▶ **Task description**: Only the lines from the start up to and including the line containing "return Pos(0, PIVOT_Y, PIVOT_Z)" should be repeated, word for word.
# START OF Supplied information
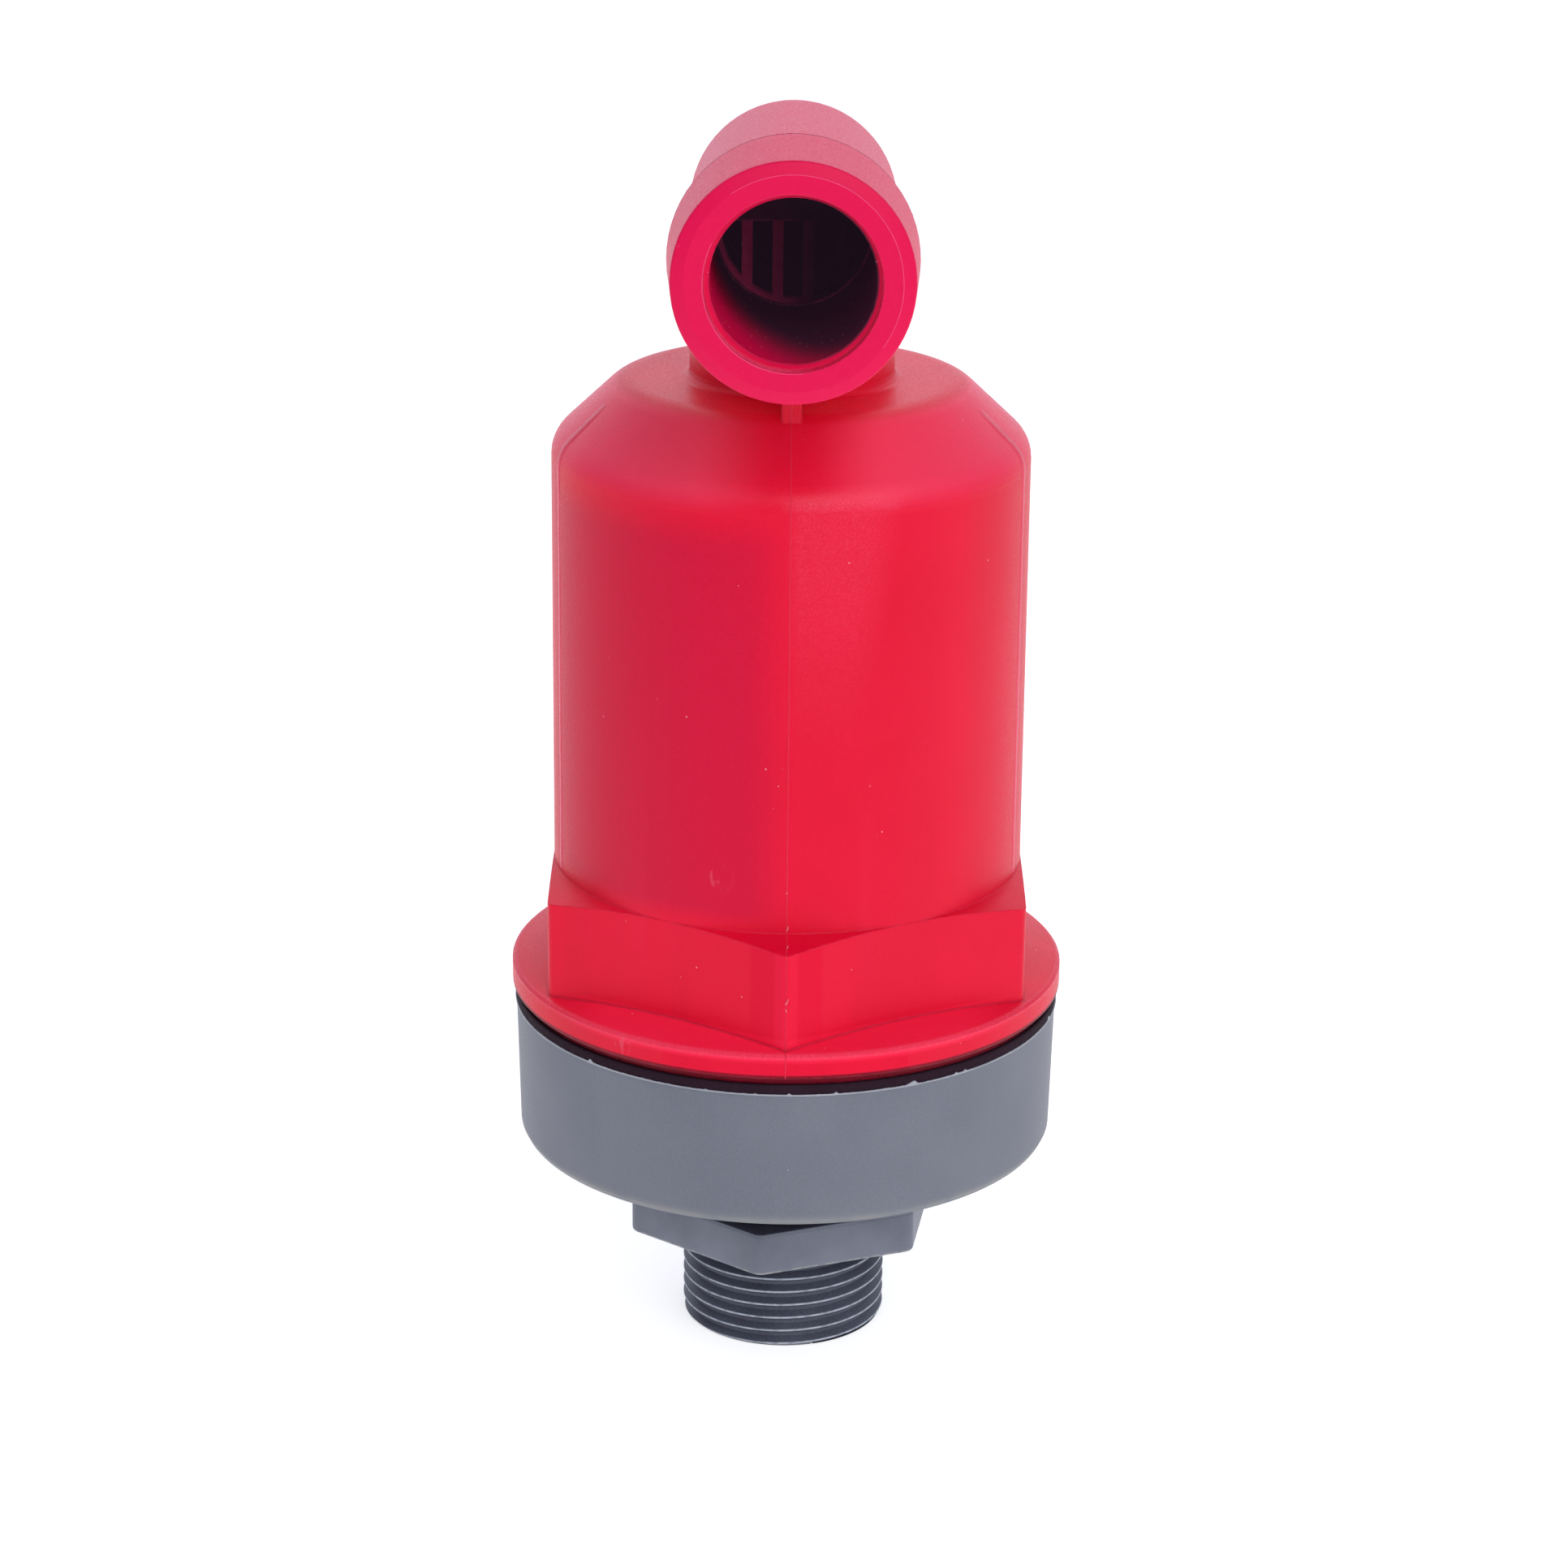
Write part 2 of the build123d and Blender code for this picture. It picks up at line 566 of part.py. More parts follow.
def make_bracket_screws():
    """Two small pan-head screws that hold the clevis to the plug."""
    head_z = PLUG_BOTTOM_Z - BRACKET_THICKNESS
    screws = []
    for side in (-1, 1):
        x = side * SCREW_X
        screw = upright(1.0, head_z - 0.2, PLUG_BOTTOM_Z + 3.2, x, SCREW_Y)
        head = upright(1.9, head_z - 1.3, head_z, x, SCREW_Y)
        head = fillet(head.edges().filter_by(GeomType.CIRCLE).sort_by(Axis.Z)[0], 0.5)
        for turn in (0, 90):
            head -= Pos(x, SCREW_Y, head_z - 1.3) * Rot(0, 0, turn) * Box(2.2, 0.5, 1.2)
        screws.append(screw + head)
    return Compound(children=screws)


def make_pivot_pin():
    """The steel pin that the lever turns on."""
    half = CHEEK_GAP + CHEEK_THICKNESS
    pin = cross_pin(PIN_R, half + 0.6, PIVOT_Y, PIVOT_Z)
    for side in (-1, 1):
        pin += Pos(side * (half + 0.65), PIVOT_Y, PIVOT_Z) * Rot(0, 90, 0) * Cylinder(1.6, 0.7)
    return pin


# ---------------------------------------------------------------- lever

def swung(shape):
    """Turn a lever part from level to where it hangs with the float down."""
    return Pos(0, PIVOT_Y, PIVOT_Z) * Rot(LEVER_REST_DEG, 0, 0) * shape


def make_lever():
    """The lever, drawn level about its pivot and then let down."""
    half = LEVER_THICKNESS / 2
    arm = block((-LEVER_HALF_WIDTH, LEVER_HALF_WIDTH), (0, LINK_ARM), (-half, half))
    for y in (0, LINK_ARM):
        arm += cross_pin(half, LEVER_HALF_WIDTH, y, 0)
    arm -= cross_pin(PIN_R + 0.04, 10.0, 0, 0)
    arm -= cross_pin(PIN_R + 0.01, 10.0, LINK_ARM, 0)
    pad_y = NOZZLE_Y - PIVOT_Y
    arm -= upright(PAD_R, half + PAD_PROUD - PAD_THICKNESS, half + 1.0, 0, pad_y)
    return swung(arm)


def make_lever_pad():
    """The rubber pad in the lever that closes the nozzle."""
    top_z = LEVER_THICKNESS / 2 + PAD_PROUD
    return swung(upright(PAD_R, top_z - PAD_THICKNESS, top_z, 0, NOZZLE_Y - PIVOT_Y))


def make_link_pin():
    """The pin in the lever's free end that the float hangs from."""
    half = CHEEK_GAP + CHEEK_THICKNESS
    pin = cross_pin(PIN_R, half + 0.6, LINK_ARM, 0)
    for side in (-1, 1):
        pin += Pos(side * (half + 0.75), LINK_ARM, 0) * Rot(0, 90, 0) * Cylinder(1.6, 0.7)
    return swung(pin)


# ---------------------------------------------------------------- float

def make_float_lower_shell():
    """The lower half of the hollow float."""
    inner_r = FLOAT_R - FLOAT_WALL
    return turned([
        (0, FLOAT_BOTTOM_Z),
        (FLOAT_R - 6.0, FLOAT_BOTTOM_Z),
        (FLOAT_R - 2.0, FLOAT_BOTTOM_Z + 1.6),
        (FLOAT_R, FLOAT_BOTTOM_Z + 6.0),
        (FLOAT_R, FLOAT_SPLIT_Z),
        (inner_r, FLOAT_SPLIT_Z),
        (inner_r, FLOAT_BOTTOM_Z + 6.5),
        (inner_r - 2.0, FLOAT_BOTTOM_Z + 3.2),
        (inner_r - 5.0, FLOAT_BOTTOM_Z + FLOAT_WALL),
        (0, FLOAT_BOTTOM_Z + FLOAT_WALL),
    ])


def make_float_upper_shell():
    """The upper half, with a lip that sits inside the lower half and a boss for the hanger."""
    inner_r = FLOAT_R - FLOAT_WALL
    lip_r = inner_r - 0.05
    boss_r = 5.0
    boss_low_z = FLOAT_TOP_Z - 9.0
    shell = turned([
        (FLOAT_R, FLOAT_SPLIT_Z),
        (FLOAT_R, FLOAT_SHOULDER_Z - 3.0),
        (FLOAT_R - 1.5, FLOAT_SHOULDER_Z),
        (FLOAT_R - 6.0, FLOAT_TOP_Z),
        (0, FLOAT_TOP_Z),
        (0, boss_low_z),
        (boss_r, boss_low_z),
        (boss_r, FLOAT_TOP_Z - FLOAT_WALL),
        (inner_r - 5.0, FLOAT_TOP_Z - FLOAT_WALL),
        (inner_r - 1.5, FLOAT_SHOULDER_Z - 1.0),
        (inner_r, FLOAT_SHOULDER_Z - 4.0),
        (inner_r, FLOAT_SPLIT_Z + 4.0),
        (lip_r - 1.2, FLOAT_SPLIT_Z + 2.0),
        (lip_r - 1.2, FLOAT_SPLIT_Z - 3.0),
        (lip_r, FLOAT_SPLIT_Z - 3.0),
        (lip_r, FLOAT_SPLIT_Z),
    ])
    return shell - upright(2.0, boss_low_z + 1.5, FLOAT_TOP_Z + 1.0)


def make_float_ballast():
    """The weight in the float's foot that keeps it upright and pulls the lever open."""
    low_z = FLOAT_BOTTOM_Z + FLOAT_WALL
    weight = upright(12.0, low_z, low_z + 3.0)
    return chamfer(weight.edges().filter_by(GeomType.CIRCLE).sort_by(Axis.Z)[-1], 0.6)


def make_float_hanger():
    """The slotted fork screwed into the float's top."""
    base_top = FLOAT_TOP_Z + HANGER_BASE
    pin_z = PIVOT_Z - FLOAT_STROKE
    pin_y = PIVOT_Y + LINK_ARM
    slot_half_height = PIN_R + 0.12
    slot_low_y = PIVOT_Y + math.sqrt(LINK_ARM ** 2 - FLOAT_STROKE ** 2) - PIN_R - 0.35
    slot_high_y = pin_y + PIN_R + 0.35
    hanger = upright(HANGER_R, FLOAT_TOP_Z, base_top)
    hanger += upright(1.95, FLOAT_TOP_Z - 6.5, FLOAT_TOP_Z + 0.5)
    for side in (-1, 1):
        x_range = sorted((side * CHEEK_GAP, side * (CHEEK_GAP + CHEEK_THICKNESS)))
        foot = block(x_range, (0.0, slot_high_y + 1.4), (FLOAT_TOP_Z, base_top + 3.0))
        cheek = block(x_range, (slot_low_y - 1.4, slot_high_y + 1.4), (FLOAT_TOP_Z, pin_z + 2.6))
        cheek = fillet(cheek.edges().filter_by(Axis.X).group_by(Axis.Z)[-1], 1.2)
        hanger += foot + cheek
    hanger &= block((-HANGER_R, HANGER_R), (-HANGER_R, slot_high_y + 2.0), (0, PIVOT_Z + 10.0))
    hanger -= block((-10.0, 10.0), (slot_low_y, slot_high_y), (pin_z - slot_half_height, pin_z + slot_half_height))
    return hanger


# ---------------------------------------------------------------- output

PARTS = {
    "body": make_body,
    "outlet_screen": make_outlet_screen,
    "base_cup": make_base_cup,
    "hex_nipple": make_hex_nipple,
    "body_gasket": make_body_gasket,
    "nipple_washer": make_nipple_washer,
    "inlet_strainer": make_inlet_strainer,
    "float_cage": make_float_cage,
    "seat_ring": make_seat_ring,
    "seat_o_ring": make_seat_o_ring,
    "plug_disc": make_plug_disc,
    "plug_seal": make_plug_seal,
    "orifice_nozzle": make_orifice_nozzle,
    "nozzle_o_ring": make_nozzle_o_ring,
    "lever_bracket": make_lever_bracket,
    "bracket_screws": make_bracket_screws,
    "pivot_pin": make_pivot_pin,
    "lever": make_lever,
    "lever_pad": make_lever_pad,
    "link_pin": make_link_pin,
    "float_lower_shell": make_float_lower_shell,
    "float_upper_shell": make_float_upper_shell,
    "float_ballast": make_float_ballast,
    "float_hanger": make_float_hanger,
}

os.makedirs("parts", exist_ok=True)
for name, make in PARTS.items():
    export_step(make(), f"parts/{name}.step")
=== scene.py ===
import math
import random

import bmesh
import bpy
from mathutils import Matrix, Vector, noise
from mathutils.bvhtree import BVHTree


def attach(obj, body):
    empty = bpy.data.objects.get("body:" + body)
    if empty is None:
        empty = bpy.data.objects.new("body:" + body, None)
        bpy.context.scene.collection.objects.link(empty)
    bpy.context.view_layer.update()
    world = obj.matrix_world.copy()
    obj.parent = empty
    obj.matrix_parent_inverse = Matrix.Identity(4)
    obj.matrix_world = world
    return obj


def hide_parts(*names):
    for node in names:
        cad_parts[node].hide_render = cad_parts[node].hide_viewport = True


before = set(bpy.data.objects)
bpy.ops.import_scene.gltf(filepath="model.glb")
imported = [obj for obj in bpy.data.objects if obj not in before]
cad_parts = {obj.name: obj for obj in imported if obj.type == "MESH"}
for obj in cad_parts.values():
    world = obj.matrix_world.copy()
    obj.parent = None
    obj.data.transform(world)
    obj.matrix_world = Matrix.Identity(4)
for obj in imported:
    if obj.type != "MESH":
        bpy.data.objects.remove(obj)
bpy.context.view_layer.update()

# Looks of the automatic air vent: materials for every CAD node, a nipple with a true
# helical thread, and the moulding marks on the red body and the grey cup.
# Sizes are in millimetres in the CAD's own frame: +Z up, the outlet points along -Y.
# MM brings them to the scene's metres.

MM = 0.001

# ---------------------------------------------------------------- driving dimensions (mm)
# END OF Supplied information
▶ **Written solution**:
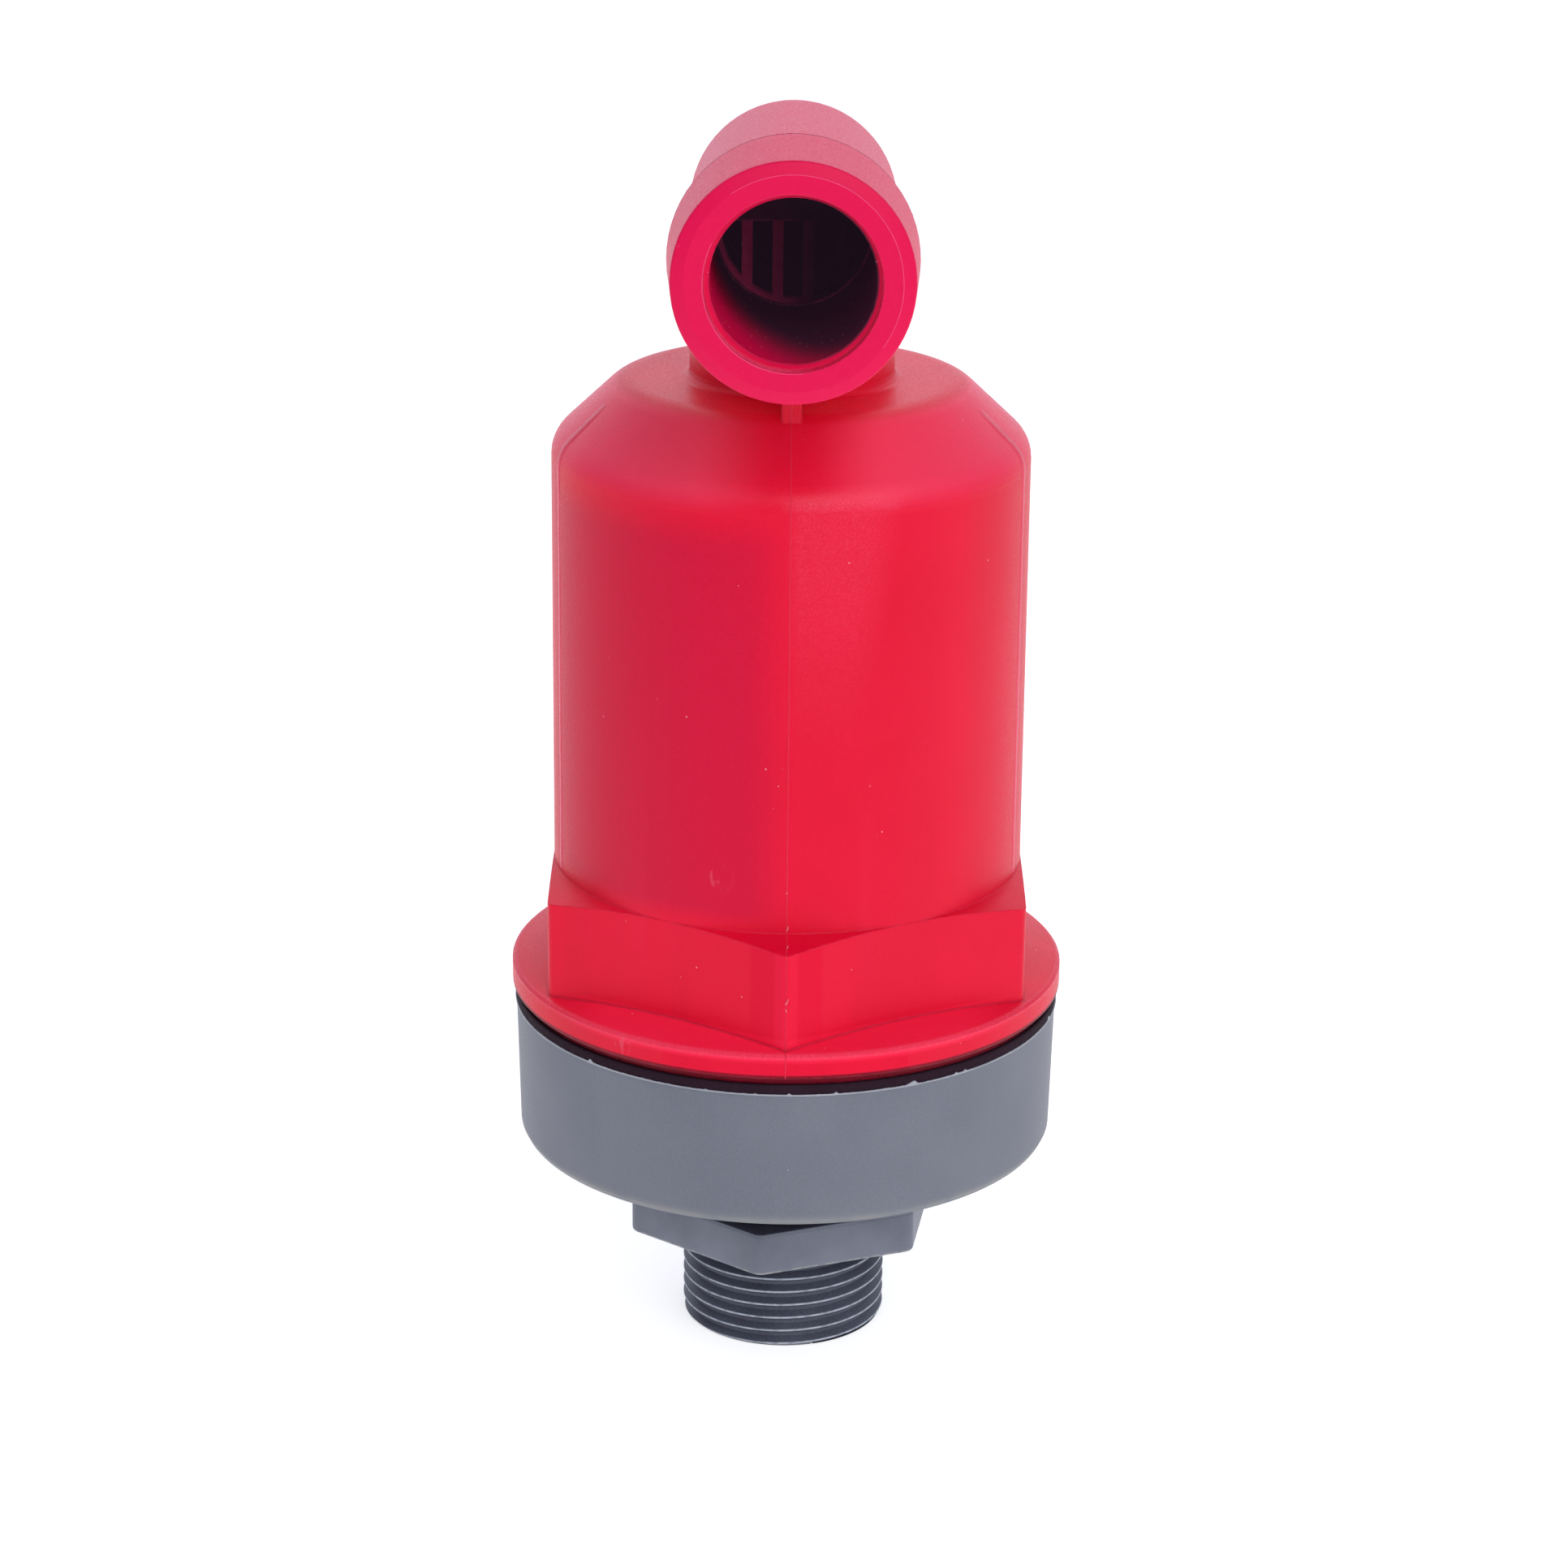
Write part 2 of the build123d and Blender code for this picture. It picks up at line 566 of part.py. More parts follow.
def make_bracket_screws():
    """Two small pan-head screws that hold the clevis to the plug."""
    head_z = PLUG_BOTTOM_Z - BRACKET_THICKNESS
    screws = []
    for side in (-1, 1):
        x = side * SCREW_X
        screw = upright(1.0, head_z - 0.2, PLUG_BOTTOM_Z + 3.2, x, SCREW_Y)
        head = upright(1.9, head_z - 1.3, head_z, x, SCREW_Y)
        head = fillet(head.edges().filter_by(GeomType.CIRCLE).sort_by(Axis.Z)[0], 0.5)
        for turn in (0, 90):
            head -= Pos(x, SCREW_Y, head_z - 1.3) * Rot(0, 0, turn) * Box(2.2, 0.5, 1.2)
        screws.append(screw + head)
    return Compound(children=screws)


def make_pivot_pin():
    """The steel pin that the lever turns on."""
    half = CHEEK_GAP + CHEEK_THICKNESS
    pin = cross_pin(PIN_R, half + 0.6, PIVOT_Y, PIVOT_Z)
    for side in (-1, 1):
        pin += Pos(side * (half + 0.65), PIVOT_Y, PIVOT_Z) * Rot(0, 90, 0) * Cylinder(1.6, 0.7)
    return pin


# ---------------------------------------------------------------- lever

def swung(shape):
    """Turn a lever part from level to where it hangs with the float down."""
    return Pos(0, PIVOT_Y, PIVOT_Z) * Rot(LEVER_REST_DEG, 0, 0) * shape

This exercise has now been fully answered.